• What is required
Locate, in the data below, the line that contains "Continue the build123d" and the line that contains "outward: Whether the"; reproduce exactly those two lines and every line between them, nothing more.

• Data supplied

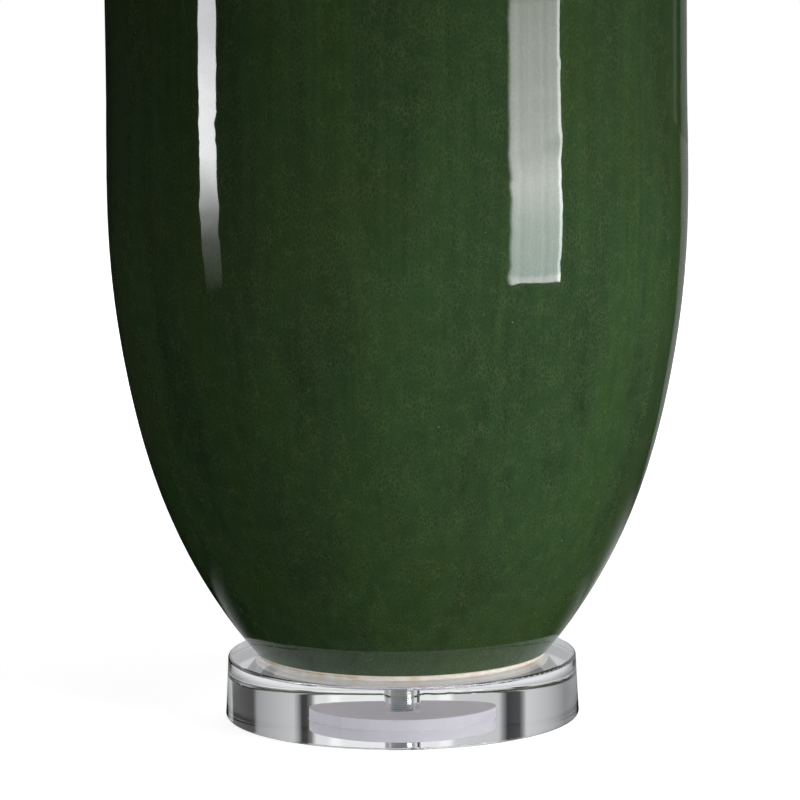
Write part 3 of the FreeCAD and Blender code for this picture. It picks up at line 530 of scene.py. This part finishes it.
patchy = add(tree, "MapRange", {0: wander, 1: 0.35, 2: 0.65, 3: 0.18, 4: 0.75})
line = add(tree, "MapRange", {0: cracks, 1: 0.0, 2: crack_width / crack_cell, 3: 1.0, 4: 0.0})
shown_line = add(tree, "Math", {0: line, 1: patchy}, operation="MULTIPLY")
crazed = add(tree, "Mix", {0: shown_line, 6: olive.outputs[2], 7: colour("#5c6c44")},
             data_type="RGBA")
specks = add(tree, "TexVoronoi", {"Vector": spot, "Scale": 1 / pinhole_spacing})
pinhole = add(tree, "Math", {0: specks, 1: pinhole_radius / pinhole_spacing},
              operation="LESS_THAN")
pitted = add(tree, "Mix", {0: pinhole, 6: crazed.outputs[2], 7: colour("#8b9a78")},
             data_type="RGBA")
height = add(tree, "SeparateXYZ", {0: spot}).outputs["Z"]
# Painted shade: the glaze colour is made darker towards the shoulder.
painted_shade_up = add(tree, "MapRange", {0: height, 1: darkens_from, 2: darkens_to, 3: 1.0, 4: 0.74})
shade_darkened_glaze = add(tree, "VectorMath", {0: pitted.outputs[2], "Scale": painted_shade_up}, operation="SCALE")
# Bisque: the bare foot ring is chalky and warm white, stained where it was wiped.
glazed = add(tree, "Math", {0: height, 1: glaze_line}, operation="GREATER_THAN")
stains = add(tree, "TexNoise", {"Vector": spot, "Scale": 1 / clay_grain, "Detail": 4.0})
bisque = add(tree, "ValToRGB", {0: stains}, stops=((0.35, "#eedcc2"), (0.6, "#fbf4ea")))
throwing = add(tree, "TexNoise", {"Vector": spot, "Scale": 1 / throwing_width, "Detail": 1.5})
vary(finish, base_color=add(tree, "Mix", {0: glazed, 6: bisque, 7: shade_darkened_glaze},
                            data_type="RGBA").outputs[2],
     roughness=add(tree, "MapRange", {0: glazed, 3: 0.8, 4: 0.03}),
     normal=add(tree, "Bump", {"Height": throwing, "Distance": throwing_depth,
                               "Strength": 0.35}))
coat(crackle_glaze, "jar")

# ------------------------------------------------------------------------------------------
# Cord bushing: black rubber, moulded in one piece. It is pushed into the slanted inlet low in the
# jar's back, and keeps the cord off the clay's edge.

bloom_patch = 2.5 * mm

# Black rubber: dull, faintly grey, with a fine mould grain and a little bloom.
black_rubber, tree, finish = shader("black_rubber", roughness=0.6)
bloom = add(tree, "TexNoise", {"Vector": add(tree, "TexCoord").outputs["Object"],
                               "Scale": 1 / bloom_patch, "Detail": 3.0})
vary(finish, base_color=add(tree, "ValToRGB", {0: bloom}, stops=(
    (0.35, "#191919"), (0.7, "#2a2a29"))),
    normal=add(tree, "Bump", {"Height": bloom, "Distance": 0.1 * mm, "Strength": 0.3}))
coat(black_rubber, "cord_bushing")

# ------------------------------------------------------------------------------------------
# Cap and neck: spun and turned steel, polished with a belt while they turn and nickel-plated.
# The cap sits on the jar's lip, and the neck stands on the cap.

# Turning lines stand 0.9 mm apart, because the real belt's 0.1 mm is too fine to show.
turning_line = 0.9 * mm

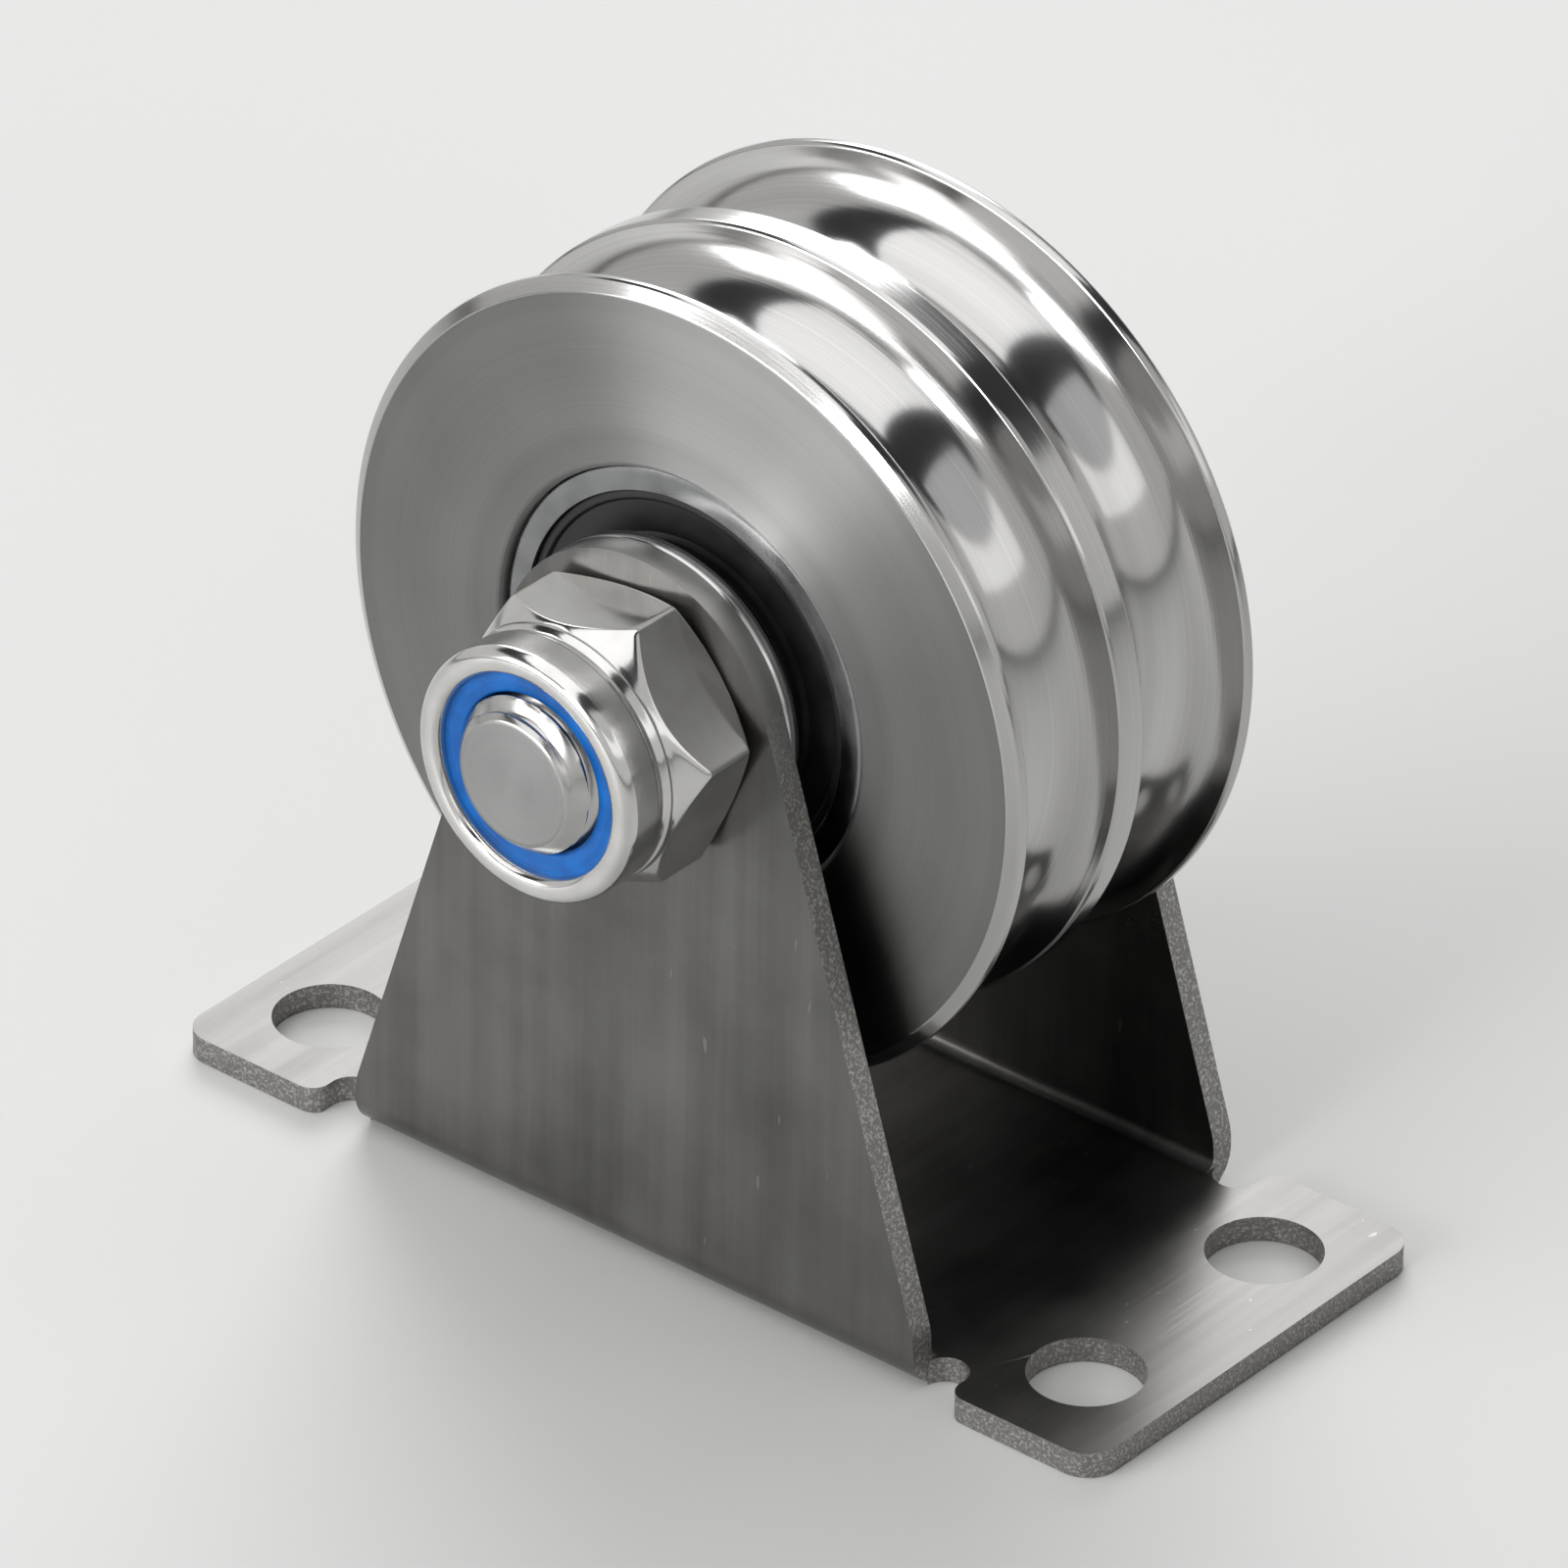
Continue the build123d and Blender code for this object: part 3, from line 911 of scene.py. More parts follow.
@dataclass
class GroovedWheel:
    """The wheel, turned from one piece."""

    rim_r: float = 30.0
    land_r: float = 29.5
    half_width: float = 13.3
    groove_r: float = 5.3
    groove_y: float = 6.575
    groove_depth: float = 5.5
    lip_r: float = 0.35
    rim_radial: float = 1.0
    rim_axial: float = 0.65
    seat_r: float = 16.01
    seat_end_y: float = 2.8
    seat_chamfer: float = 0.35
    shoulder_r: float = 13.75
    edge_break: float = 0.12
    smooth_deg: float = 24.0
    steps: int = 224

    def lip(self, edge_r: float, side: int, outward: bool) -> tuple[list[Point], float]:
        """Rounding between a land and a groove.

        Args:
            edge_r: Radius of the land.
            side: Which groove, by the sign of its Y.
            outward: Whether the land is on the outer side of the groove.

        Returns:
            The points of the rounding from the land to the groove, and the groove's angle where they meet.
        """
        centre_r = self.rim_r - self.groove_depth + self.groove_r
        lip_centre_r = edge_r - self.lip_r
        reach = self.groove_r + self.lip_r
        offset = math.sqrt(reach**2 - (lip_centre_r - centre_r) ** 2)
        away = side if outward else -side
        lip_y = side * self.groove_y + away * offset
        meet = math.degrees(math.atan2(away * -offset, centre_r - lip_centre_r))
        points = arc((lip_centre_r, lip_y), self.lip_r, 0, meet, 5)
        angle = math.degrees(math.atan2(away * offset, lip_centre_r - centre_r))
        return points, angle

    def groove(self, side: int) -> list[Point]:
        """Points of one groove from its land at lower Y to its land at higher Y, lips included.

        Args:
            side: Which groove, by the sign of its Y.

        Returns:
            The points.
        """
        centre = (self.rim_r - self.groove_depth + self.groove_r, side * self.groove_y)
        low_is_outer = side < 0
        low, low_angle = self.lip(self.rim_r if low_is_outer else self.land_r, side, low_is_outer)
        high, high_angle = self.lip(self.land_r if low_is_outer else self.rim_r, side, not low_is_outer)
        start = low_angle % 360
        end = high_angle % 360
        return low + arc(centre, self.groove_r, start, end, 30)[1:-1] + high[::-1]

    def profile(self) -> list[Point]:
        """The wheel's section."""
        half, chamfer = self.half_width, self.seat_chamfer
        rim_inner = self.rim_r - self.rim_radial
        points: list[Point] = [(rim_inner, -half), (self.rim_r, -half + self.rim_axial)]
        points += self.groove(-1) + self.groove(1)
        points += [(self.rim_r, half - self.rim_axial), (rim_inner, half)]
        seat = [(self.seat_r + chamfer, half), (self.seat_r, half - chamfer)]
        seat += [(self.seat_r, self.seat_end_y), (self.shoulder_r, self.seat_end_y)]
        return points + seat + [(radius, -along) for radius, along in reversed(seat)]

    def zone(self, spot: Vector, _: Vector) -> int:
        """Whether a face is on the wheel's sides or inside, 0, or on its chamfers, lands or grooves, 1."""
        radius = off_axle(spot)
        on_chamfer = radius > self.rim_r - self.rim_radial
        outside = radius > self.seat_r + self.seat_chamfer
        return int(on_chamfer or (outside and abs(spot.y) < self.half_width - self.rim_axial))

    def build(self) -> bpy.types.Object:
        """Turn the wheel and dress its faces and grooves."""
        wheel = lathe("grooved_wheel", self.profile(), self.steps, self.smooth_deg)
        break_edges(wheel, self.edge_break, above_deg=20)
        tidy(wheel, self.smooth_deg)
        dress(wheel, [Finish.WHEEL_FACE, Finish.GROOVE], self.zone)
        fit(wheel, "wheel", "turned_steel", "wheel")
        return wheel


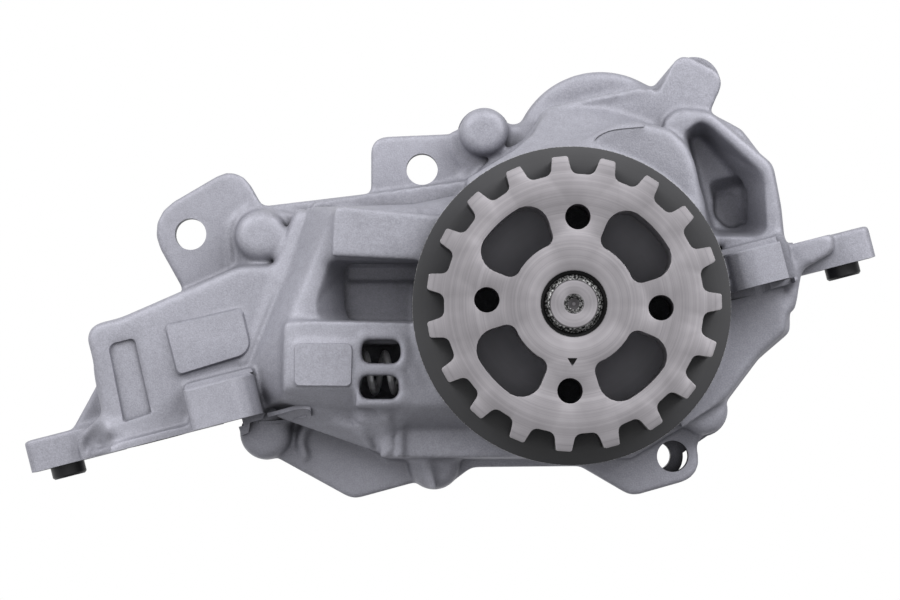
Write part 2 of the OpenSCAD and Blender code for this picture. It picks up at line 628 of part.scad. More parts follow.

• Response for this exercise
Continue the build123d and Blender code for this object: part 3, from line 911 of scene.py. More parts follow.
@dataclass
class GroovedWheel:
    """The wheel, turned from one piece."""

    rim_r: float = 30.0
    land_r: float = 29.5
    half_width: float = 13.3
    groove_r: float = 5.3
    groove_y: float = 6.575
    groove_depth: float = 5.5
    lip_r: float = 0.35
    rim_radial: float = 1.0
    rim_axial: float = 0.65
    seat_r: float = 16.01
    seat_end_y: float = 2.8
    seat_chamfer: float = 0.35
    shoulder_r: float = 13.75
    edge_break: float = 0.12
    smooth_deg: float = 24.0
    steps: int = 224

    def lip(self, edge_r: float, side: int, outward: bool) -> tuple[list[Point], float]:
        """Rounding between a land and a groove.

        Args:
            edge_r: Radius of the land.
            side: Which groove, by the sign of its Y.
            outward: Whether the land is on the outer side of the groove.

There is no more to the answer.